EXPLORING POTENTIAL OF TOURISM FOR ECONOMIC DEVELOPMENT
Following the discovery of oil in the 1950s, agriculture was gradually displaced as the mainstay of the Nigerian economy.
Crude exports became the major foreign exchange earner for the country, while the groundnut pyramids in the North and the thriving cocoa business in the South waned drastically.
Thus, in recent times, Nigeria has been known to depend majorly, if not solely, on the revenue accrued from the exportation of crude oil to other big economies of the world.
This is despite the deep fears expressed by economic experts as to the sustainability of the product in future years.
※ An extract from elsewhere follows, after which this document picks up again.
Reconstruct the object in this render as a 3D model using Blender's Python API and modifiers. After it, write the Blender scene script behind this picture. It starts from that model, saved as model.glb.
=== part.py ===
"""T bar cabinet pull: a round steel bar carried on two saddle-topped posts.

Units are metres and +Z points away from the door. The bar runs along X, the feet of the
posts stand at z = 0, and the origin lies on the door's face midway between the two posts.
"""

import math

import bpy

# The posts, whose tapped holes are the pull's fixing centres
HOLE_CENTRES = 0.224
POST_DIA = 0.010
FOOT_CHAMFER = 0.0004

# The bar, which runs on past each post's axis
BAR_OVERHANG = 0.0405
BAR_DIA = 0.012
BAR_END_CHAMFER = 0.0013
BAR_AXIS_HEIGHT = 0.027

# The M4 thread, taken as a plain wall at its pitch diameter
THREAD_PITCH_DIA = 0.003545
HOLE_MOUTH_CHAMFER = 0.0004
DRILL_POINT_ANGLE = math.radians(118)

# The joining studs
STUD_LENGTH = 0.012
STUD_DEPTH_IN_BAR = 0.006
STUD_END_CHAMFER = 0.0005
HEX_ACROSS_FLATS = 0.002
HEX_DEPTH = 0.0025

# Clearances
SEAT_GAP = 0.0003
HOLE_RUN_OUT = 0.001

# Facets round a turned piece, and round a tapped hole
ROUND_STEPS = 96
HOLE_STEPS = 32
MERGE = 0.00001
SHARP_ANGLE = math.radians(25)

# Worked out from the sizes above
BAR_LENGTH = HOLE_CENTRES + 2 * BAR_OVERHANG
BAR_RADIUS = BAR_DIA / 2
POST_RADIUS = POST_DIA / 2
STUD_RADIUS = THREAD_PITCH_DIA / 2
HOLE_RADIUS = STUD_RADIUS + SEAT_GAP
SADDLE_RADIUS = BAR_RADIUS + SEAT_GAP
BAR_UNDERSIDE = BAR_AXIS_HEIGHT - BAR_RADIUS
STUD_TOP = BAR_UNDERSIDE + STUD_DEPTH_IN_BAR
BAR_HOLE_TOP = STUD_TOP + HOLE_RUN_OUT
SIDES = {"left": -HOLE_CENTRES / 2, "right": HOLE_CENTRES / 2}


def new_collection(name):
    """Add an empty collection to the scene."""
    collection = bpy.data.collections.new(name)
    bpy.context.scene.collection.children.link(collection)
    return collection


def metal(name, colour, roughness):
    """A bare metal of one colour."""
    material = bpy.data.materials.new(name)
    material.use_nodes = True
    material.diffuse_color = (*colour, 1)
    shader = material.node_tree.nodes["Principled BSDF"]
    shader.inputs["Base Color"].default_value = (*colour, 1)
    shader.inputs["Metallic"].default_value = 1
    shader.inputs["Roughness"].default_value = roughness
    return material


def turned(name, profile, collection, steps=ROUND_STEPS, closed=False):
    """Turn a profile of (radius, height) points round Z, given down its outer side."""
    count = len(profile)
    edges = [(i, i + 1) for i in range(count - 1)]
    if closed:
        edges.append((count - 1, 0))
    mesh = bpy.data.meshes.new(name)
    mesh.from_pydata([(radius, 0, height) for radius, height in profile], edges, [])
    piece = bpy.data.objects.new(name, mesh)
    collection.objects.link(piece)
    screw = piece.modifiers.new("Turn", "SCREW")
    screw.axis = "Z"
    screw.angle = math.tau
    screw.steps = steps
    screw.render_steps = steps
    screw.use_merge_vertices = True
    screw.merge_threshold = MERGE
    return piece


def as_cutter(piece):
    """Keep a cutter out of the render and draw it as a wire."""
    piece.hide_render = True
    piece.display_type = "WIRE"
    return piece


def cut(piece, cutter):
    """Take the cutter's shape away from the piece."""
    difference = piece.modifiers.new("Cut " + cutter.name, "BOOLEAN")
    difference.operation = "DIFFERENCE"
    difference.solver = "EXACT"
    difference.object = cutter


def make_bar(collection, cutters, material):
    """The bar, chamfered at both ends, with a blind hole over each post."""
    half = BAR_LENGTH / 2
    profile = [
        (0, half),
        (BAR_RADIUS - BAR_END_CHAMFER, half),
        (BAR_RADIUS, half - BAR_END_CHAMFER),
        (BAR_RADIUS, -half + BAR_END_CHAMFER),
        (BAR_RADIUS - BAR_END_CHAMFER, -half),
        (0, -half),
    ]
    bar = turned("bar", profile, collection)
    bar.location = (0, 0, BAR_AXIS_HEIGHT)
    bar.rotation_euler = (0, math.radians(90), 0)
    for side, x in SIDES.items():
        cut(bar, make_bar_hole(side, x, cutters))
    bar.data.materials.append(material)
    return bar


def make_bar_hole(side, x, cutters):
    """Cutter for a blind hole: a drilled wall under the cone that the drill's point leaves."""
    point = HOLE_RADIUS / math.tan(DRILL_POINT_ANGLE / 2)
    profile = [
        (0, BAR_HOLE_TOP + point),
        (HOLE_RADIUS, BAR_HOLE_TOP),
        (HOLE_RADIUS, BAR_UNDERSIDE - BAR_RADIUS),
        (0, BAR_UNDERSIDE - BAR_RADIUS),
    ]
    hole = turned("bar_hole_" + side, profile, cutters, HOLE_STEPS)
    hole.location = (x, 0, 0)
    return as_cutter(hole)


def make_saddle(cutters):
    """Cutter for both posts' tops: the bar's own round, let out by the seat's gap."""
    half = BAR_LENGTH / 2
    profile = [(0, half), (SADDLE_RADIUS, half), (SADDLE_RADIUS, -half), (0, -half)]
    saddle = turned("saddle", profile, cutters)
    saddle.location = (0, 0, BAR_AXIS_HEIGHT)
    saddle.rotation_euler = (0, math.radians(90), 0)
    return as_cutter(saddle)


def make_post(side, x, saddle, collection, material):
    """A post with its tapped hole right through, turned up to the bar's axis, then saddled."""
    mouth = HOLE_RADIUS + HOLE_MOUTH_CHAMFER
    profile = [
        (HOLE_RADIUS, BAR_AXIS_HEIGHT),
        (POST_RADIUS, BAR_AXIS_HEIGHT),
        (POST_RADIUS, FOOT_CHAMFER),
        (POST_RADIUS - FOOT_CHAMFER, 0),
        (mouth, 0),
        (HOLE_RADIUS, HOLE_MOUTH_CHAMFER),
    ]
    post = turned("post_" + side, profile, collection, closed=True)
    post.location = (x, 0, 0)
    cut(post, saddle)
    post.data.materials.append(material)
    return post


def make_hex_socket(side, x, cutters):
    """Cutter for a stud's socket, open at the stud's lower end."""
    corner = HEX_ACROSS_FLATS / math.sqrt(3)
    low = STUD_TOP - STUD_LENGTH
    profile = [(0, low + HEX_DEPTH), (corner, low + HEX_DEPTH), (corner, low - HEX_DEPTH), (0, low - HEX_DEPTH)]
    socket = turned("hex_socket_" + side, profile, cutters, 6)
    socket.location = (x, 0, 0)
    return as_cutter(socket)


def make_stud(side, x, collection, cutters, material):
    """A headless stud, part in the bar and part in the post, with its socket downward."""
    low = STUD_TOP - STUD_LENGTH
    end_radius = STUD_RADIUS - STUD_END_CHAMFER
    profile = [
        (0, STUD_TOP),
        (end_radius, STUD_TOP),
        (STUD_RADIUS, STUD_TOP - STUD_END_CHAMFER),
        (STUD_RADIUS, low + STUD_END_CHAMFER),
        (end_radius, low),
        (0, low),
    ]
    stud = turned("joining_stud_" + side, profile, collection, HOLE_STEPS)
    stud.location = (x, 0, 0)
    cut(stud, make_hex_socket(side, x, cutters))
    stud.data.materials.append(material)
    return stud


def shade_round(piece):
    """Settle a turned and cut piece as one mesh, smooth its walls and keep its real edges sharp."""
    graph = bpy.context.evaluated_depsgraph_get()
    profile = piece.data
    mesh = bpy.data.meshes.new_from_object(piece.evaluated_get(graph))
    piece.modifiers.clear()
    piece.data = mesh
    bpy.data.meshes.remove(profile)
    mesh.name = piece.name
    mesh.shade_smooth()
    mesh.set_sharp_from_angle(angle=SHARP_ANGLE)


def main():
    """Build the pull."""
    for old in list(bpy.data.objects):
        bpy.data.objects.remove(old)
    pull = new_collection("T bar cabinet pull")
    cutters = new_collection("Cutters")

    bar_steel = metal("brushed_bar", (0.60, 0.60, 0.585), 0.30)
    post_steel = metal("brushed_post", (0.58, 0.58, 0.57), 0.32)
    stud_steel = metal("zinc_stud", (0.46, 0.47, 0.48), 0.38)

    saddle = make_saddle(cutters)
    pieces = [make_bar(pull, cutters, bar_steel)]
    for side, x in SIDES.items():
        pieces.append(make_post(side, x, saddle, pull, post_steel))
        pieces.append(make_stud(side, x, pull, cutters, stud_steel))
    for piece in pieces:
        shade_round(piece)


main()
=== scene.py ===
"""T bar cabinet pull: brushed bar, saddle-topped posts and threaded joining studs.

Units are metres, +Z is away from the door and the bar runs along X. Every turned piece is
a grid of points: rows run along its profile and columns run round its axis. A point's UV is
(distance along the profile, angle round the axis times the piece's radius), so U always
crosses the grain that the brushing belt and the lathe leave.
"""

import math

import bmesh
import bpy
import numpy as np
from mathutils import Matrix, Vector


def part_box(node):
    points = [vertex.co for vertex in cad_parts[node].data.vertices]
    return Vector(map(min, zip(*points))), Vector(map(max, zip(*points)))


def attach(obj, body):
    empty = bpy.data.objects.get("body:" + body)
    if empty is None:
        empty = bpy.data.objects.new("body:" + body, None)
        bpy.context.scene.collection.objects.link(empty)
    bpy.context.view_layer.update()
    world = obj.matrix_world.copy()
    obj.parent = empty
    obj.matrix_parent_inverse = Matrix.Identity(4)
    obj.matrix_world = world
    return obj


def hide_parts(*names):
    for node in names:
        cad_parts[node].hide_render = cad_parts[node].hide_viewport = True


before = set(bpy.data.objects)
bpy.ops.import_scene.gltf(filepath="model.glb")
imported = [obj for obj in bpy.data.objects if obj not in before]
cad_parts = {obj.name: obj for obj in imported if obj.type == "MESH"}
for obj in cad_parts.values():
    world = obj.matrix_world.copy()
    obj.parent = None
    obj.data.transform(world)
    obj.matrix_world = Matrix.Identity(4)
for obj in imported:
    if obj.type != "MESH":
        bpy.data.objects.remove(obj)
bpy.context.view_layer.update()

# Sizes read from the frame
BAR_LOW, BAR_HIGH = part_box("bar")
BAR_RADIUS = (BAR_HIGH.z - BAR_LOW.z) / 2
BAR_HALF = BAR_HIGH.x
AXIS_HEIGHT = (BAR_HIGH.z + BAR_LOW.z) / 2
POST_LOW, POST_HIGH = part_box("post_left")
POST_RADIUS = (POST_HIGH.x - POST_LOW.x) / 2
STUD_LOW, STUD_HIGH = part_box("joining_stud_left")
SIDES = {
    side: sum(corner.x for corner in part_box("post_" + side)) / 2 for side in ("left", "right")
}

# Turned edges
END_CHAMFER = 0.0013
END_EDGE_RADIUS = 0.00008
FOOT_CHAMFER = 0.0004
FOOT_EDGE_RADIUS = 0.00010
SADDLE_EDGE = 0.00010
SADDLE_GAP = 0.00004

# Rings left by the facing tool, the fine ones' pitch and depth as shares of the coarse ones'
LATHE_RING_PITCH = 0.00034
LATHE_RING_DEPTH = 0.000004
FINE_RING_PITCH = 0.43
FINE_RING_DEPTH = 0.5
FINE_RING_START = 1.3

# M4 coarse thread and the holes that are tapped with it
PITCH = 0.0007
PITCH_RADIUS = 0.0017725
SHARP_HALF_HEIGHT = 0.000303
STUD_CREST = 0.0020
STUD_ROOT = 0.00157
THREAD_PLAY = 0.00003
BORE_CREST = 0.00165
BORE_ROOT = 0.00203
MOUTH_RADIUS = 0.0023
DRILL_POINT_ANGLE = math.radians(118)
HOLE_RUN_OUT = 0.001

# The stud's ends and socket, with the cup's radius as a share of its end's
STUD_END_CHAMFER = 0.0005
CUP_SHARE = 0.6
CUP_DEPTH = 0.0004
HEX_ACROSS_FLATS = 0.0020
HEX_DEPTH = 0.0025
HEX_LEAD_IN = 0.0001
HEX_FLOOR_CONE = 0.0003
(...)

Even though the endowment of petroleum resources can be a source of blessing for a developing country like ours, and the sale of this resource seem to offer attractive opportunities to generate national income and raise living standards, over dependence on it, like on any other single product, can be said to be the undoing of our economy.
Consequently experts have advised that the earlier the country began to focus on other viable industries, the better for the economy as a whole.
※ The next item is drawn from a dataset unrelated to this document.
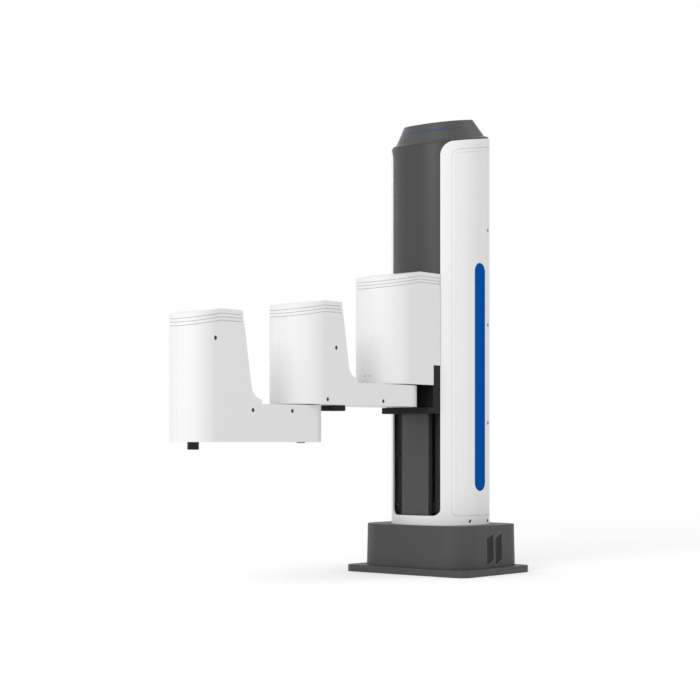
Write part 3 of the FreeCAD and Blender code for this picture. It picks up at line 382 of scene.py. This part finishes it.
class SizedTree:
    """A geometry node tree with named sizes, ended by Realize Instances and Set Material."""

    def __init__(self, name: str, sizes: dict[str, float], finish: Finish) -> None:
        """Opens the tree.

        Args:
            name: the tree's name.
            sizes: its named inputs with their usual values.
            finish: the finish that its geometry gets.
        """
        self.finish = finish
        self.tree = bpy.data.node_groups.new(name, "GeometryNodeTree")
        face = self.tree.interface
        face.new_socket("Geometry", in_out="INPUT", socket_type="NodeSocketGeometry")
        for label, value in sizes.items():
            socket = face.new_socket(label, in_out="INPUT", socket_type="NodeSocketFloat")
            socket.default_value = value
        face.new_socket("Geometry", in_out="OUTPUT", socket_type="NodeSocketGeometry")
        self.enter = self.add("NodeGroupInput")
        self.leave = self.add("NodeGroupOutput")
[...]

One of such sectors, which is yet to emerge in its full glory in the country is the tourism sector.
The tourism industry is one that encompasses different areas, and also create jobs for many people. With tourism comes hotels, restaurants, car rental agencies, tour companies, service stations, souvenir shops, sports equipment rentals, and much more.
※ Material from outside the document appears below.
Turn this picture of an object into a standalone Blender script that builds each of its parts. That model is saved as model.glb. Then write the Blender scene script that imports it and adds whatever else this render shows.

All of these create different levels of employment for people in a given community.
In many places the introduction and development of tourism allows local people an opportunity for economic and educational growth that would not otherwise be available.
In addition, it allows both the tourist and the local community the opportunity to experience other cultures, which broadens understanding.
According to experts, nations that have recognised the economic importance of tourism and invested in the sector early enough, are today reaping the benefits of such investments.
For example, statistics shows that Britain, with a population of about 62 million earns not less than £70bn annually from tourism alone, while Spain with about 47 million people makes about $68bn from the industry and South Africa with a population of about 46 million, earns $56bn from tourism annually.
In India, tourism is the largest service industry with a contribution of about 6.2 per cent to its Gross Domestic Product and 8.8 per cent of the total employment in India. India witnesses more than five million annual foreign tourist arrivals and 562 million domestic tourism visits. The tourism industry in India generated about $100bn in 2008 and that is expected to increase to $275.5bn by 2018 at a 9.4 per cent annual growth rate.
The Director-General, Nigerian Tourism Development Corporation, Otunba Olusegun Runsewe, says that in recent years, the tourism industry in other African countries such as Kenya, Gambia, Tanzania, Ghana, Republic of Benin have been witnessing unprecedented boom.
He says that Nigeria, with its vast landmass, physical features, rich cultural diversity, numerous wildlife zone and hospitability, clearly has several advantages over some of these countries.
According to Runsewe, 'If things are put in place, our income from tourism should be about two to three times above all these other countries. This is clear because every week alone, we have 114 flights into Nigeria from all the major airlines in the world, the patronage is indeed overwhelming. In other areas too, we have the signs that will make focusing in tourism a very profitable venture for our country.
'It is my conviction that state governments need to pay greater attention to the sector with a view to confronting unemployment and mass poverty ravaging our nation, as Tourism cannot flourish where we have tour operators without vehicles to facilitate tours.
'Tourism remains the biggest and highest employer of labour all over the world, and the problem is that Nigerians have not been able to identify the proper role of tourism and what it can do for our people, we look for investments where they can never be found.'
He, however, maintains that the participation of the private sector in the industry has been far from satisfactory.
He says, 'That the tourism industry holds enormous potential for fast tracking the economy cannot be over-emphasised. This is in view of its capacity to generate income and employment opportunities, protect the environment and heritage assets as well as promote national unity and international trade and co-operation.
'A Former Nigerian Finance Minister, Alhaji Adamu Ciroma, says that there is great potential in the tourism sector, which Nigeria is yet to key into.
He notes that even though developing tourism in any country is not an easy task, Nigeria is yet to take a determined stance to develop its tourism sector optimally.
According to Ciroma, 'Nigeria has been trying to attract people as a tourist destination for long time. It will take a lot of doings to really make people want to come here as tourists. And it will take a lot of effort because the value of tourist of course is that the things that are of interest to people to see are here and every time they come here, they spend money, so it will create jobs and it will create income.
'But it is not that easy and Nigeria in my view has not yet succeeded in attracting tourists because the private sector has not believed in this business. Most of such businesses are led by people who make money out of it. So they have interest in persuading people, attracting people and in making it interesting and therefore appealing to the people'.
According to a recent statistics from United Nations World Tourism Organisation, international tourists arrivals would increase from 56 million in 1995 to 1.56billion in 2020, while earnings from international tourism is expected to rise from $477bn in year 2000, to $1.55tn in 2010 and over $2tn by 2020.